Can you write out all of the material below, word for word?

○ ○ ○ ○ ○

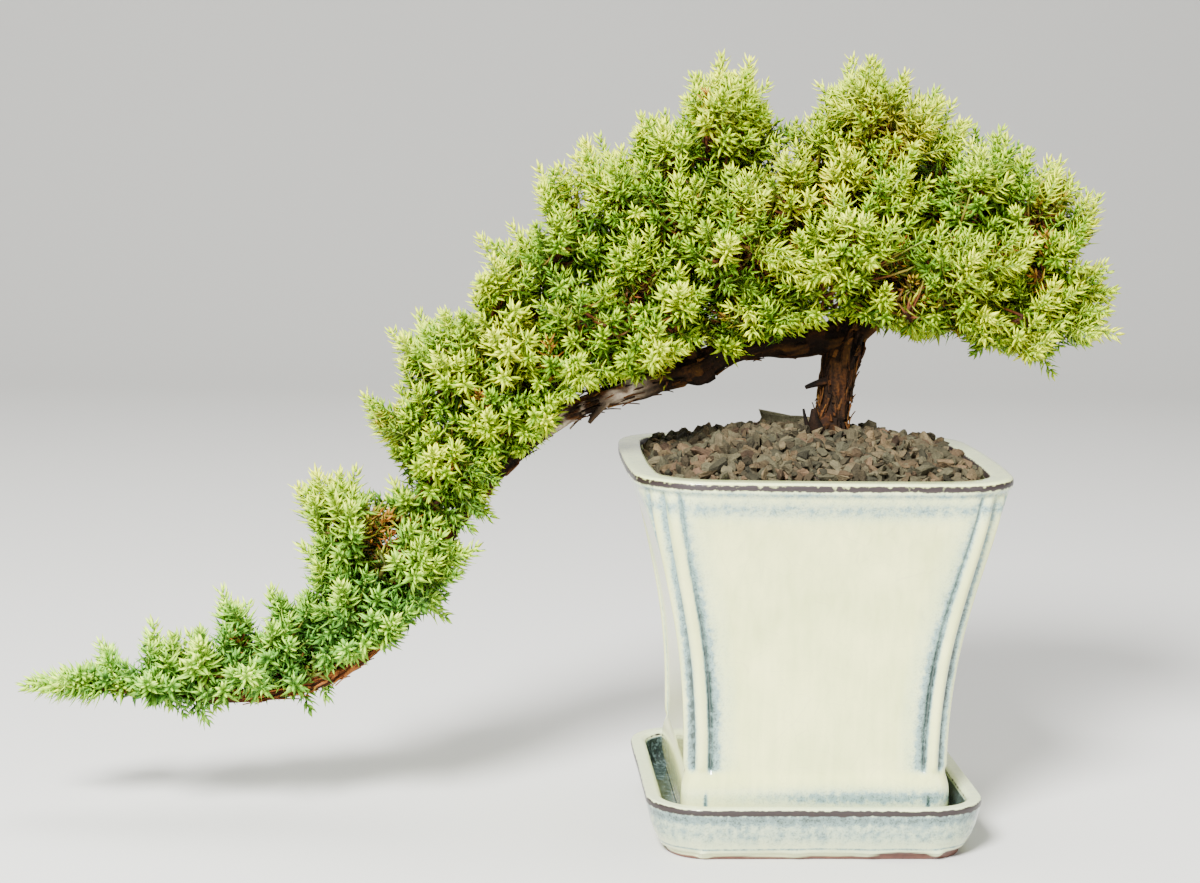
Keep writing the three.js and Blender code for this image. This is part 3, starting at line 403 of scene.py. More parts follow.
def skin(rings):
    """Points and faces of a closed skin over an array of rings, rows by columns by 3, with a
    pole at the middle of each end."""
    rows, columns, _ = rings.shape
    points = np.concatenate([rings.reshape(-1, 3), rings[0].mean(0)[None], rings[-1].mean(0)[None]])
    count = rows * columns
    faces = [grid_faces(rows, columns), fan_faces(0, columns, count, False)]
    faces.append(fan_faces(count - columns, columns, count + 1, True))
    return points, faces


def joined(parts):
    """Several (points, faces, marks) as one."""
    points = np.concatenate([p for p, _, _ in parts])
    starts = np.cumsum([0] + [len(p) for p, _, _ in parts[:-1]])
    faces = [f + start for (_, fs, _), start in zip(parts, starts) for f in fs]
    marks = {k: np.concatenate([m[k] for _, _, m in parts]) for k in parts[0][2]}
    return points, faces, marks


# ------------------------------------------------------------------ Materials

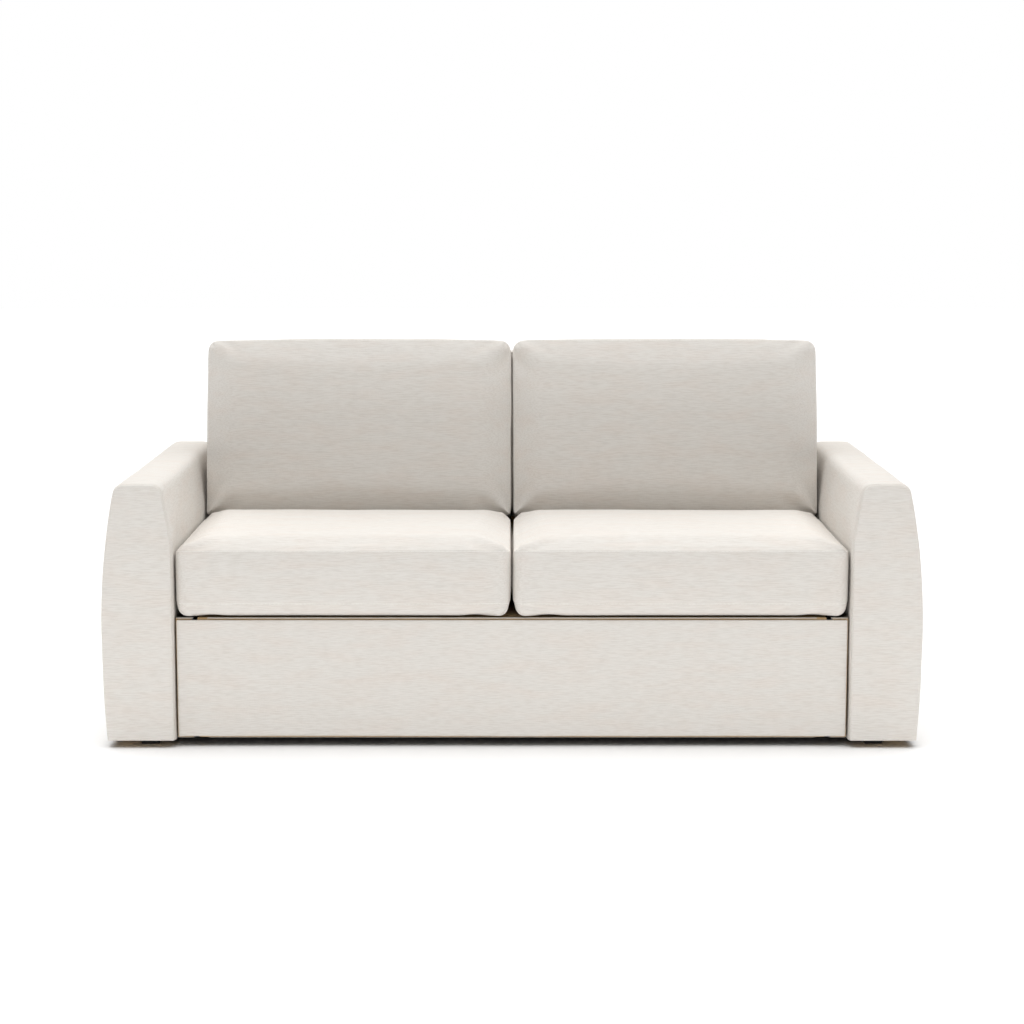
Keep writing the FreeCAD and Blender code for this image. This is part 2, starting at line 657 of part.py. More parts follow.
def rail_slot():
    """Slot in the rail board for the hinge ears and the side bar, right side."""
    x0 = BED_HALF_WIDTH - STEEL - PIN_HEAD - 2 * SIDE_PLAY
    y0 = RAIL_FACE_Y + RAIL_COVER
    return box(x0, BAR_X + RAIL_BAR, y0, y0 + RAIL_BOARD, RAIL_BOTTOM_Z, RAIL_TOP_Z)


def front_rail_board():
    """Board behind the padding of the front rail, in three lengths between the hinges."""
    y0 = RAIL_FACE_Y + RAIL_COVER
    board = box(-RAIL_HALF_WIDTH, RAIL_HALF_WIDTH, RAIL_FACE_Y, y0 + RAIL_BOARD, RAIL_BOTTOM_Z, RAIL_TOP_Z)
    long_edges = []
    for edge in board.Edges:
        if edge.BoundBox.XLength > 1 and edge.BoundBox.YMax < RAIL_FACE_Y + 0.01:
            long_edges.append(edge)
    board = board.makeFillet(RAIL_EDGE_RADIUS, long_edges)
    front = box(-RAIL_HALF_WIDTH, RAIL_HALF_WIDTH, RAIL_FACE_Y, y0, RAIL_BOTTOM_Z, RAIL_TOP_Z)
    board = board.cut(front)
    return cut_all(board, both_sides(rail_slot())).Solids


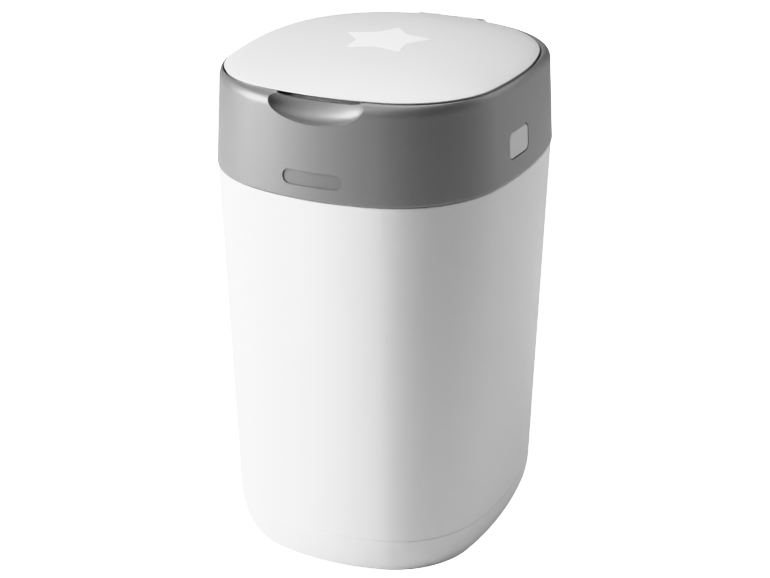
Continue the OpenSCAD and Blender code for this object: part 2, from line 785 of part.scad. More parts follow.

○ ○ ○ ○ ○

**RESPONSE BELOW**
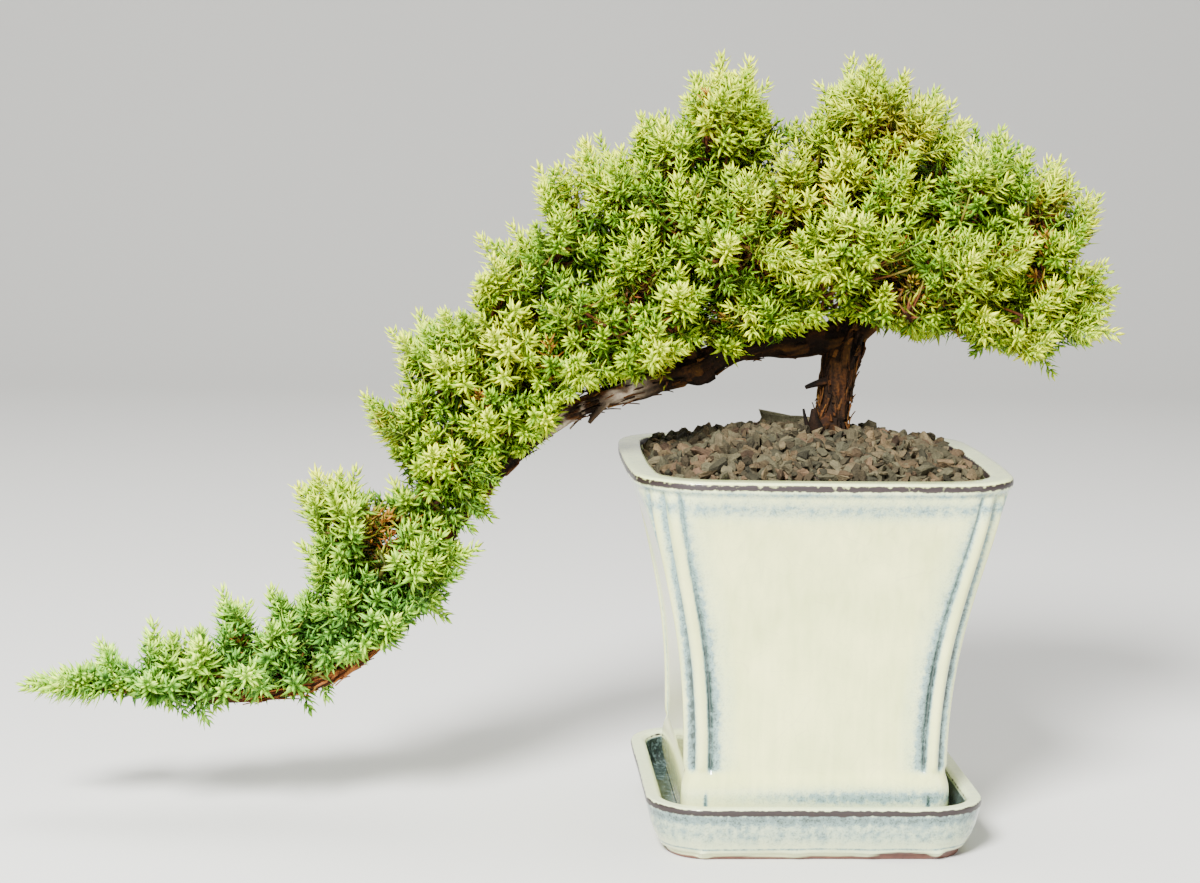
Keep writing the three.js and Blender code for this image. This is part 3, starting at line 403 of scene.py. More parts follow.
def skin(rings):
    """Points and faces of a closed skin over an array of rings, rows by columns by 3, with a
    pole at the middle of each end."""
    rows, columns, _ = rings.shape
    points = np.concatenate([rings.reshape(-1, 3), rings[0].mean(0)[None], rings[-1].mean(0)[None]])
    count = rows * columns
    faces = [grid_faces(rows, columns), fan_faces(0, columns, count, False)]
    faces.append(fan_faces(count - columns, columns, count + 1, True))
    return points, faces


def joined(parts):
    """Several (points, faces, marks) as one."""
    points = np.concatenate([p for p, _, _ in parts])
    starts = np.cumsum([0] + [len(p) for p, _, _ in parts[:-1]])
    faces = [f + start for (_, fs, _), start in zip(parts, starts) for f in fs]
    marks = {k: np.concatenate([m[k] for _, _, m in parts]) for k in parts[0][2]}
    return points, faces, marks


# ------------------------------------------------------------------ Materials

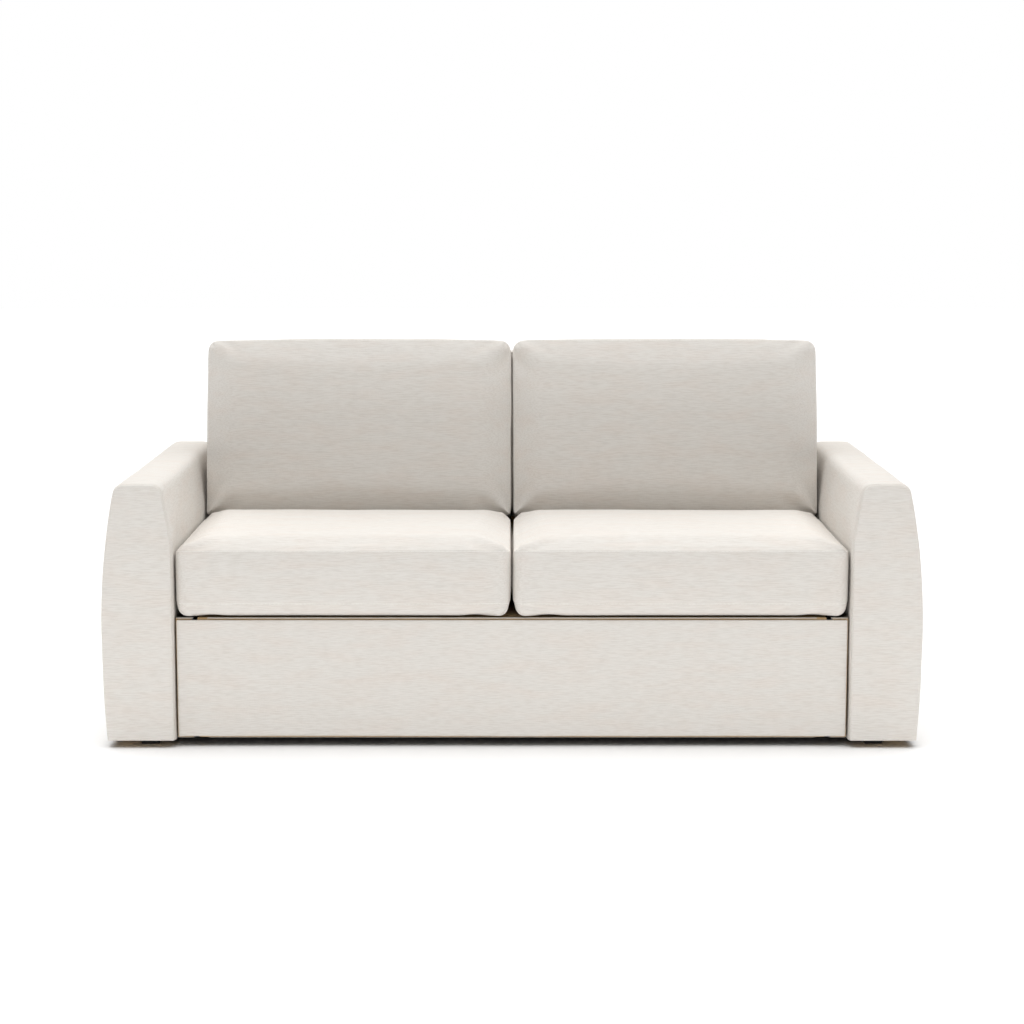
Keep writing the FreeCAD and Blender code for this image. This is part 2, starting at line 657 of part.py. More parts follow.
def rail_slot():
    """Slot in the rail board for the hinge ears and the side bar, right side."""
    x0 = BED_HALF_WIDTH - STEEL - PIN_HEAD - 2 * SIDE_PLAY
    y0 = RAIL_FACE_Y + RAIL_COVER
    return box(x0, BAR_X + RAIL_BAR, y0, y0 + RAIL_BOARD, RAIL_BOTTOM_Z, RAIL_TOP_Z)


def front_rail_board():
    """Board behind the padding of the front rail, in three lengths between the hinges."""
    y0 = RAIL_FACE_Y + RAIL_COVER
    board = box(-RAIL_HALF_WIDTH, RAIL_HALF_WIDTH, RAIL_FACE_Y, y0 + RAIL_BOARD, RAIL_BOTTOM_Z, RAIL_TOP_Z)
    long_edges = []
    for edge in board.Edges:
        if edge.BoundBox.XLength > 1 and edge.BoundBox.YMax < RAIL_FACE_Y + 0.01:
            long_edges.append(edge)
    board = board.makeFillet(RAIL_EDGE_RADIUS, long_edges)
    front = box(-RAIL_HALF_WIDTH, RAIL_HALF_WIDTH, RAIL_FACE_Y, y0, RAIL_BOTTOM_Z, RAIL_TOP_Z)
    board = board.cut(front)
    return cut_all(board, both_sides(rail_slot())).Solids


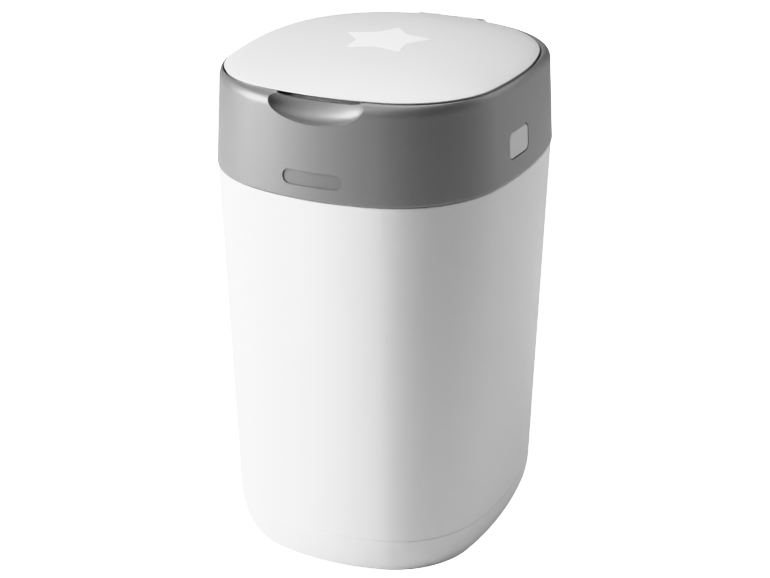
Continue the OpenSCAD and Blender code for this object: part 2, from line 785 of part.scad. More parts follow.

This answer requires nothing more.